[START DATASET CONTENT]

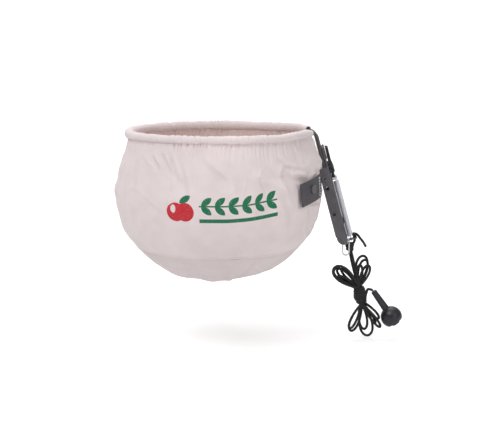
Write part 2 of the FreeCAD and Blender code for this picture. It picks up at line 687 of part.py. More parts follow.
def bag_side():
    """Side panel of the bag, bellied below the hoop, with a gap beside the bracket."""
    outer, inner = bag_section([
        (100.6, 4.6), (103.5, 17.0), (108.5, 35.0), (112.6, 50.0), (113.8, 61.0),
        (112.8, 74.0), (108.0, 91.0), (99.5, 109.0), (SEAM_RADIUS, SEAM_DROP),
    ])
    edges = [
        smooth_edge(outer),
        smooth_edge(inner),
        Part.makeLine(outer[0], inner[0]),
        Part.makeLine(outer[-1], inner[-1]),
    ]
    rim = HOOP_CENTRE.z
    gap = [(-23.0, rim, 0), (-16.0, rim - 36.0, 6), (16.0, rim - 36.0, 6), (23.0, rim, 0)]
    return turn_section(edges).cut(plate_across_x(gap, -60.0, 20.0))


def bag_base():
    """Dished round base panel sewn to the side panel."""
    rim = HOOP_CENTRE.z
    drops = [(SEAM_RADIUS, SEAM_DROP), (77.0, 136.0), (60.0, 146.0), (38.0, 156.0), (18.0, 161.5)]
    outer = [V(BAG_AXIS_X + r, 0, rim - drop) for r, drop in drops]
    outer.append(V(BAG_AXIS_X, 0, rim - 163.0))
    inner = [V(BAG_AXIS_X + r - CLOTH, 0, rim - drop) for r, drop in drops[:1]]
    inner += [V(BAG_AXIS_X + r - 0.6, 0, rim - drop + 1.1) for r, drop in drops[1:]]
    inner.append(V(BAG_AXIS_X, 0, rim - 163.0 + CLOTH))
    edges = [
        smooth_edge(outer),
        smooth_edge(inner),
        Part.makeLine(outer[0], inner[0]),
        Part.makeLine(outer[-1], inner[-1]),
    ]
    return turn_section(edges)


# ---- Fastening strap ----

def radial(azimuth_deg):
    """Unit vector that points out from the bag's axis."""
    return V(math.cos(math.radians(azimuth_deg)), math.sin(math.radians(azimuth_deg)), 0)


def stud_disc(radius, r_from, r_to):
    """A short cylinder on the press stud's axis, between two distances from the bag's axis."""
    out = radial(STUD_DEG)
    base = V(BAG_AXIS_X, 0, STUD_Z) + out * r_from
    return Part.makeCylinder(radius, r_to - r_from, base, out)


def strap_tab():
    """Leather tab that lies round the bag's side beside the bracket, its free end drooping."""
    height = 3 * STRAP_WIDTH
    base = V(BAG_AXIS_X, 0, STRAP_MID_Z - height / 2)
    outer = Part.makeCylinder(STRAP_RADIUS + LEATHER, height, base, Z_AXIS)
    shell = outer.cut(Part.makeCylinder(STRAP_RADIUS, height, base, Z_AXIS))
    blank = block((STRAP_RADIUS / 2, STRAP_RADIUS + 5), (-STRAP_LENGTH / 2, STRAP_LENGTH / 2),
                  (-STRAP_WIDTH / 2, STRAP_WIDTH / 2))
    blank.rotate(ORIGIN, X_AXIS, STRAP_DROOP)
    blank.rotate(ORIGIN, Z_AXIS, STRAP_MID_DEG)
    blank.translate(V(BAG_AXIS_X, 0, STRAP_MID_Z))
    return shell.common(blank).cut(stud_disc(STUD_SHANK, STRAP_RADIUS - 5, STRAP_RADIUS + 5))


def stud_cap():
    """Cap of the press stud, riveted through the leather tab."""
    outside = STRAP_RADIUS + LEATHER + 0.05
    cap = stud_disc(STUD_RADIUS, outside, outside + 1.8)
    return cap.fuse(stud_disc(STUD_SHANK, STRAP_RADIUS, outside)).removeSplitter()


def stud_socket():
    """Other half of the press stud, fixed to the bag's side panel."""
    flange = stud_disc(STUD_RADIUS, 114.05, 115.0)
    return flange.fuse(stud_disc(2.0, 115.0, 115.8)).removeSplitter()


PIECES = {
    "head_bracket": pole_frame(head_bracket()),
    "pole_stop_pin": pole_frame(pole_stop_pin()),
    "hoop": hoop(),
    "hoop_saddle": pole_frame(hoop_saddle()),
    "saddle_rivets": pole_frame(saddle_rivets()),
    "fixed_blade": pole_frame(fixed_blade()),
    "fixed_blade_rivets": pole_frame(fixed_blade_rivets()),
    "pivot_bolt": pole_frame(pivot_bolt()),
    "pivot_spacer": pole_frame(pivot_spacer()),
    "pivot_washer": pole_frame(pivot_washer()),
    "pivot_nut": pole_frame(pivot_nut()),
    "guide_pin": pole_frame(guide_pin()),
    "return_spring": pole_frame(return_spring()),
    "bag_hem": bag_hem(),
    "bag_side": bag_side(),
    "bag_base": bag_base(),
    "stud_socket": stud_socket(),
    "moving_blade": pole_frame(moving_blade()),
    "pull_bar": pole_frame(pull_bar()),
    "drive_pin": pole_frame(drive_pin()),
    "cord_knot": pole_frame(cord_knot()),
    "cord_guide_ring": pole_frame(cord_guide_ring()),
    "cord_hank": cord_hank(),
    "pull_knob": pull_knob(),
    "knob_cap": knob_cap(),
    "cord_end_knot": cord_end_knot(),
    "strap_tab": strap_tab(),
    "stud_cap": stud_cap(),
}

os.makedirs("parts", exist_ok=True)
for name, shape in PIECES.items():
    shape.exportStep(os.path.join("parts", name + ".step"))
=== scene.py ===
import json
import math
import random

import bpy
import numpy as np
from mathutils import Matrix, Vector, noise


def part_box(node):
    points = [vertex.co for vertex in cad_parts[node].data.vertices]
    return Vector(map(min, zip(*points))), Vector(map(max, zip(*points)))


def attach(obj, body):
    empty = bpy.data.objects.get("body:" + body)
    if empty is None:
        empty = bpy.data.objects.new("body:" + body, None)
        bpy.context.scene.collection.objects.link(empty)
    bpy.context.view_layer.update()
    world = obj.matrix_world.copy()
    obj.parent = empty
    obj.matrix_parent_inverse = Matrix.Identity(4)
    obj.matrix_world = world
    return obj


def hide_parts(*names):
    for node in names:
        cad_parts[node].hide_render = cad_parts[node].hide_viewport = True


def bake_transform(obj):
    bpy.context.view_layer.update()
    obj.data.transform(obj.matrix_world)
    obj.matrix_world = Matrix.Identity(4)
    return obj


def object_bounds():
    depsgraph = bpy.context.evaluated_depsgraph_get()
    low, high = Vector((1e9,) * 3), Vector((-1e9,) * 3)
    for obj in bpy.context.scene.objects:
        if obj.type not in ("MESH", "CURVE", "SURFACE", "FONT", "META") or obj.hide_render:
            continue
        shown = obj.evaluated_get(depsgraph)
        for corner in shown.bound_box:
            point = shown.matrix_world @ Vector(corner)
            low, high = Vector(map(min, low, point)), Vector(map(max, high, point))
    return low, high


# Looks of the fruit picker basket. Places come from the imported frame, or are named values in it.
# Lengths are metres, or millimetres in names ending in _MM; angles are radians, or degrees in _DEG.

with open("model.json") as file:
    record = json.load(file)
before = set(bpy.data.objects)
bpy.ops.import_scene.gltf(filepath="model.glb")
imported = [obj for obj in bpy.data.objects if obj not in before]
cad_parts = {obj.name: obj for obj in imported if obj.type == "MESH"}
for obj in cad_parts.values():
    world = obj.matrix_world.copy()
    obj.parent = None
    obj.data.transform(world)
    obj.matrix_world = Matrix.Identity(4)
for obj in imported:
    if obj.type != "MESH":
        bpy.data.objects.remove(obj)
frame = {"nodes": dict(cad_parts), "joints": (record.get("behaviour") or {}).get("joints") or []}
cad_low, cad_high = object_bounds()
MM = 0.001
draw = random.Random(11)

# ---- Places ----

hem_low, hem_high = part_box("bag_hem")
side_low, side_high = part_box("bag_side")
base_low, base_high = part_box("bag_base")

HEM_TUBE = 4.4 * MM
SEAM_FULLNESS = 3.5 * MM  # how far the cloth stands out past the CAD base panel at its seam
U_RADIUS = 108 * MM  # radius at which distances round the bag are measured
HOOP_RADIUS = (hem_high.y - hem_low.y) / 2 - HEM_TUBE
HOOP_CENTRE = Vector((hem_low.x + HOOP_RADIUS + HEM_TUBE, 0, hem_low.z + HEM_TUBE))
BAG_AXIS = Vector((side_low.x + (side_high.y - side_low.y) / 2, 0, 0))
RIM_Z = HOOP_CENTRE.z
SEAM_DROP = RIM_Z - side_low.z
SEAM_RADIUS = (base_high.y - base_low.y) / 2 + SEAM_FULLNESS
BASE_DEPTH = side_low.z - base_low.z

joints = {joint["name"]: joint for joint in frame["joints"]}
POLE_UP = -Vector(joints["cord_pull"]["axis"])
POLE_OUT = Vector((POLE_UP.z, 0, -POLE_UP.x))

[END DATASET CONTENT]

Please write out the material word for word from its first line through the line holding "return turn_section(edges).cut(plate_across_x(gap, -60.0, 20.0))", including both, and no line past it.

FULL OUTPUT:
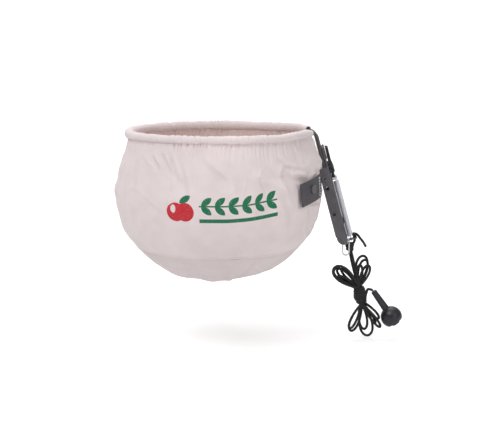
Write part 2 of the FreeCAD and Blender code for this picture. It picks up at line 687 of part.py. More parts follow.
def bag_side():
    """Side panel of the bag, bellied below the hoop, with a gap beside the bracket."""
    outer, inner = bag_section([
        (100.6, 4.6), (103.5, 17.0), (108.5, 35.0), (112.6, 50.0), (113.8, 61.0),
        (112.8, 74.0), (108.0, 91.0), (99.5, 109.0), (SEAM_RADIUS, SEAM_DROP),
    ])
    edges = [
        smooth_edge(outer),
        smooth_edge(inner),
        Part.makeLine(outer[0], inner[0]),
        Part.makeLine(outer[-1], inner[-1]),
    ]
    rim = HOOP_CENTRE.z
    gap = [(-23.0, rim, 0), (-16.0, rim - 36.0, 6), (16.0, rim - 36.0, 6), (23.0, rim, 0)]
    return turn_section(edges).cut(plate_across_x(gap, -60.0, 20.0))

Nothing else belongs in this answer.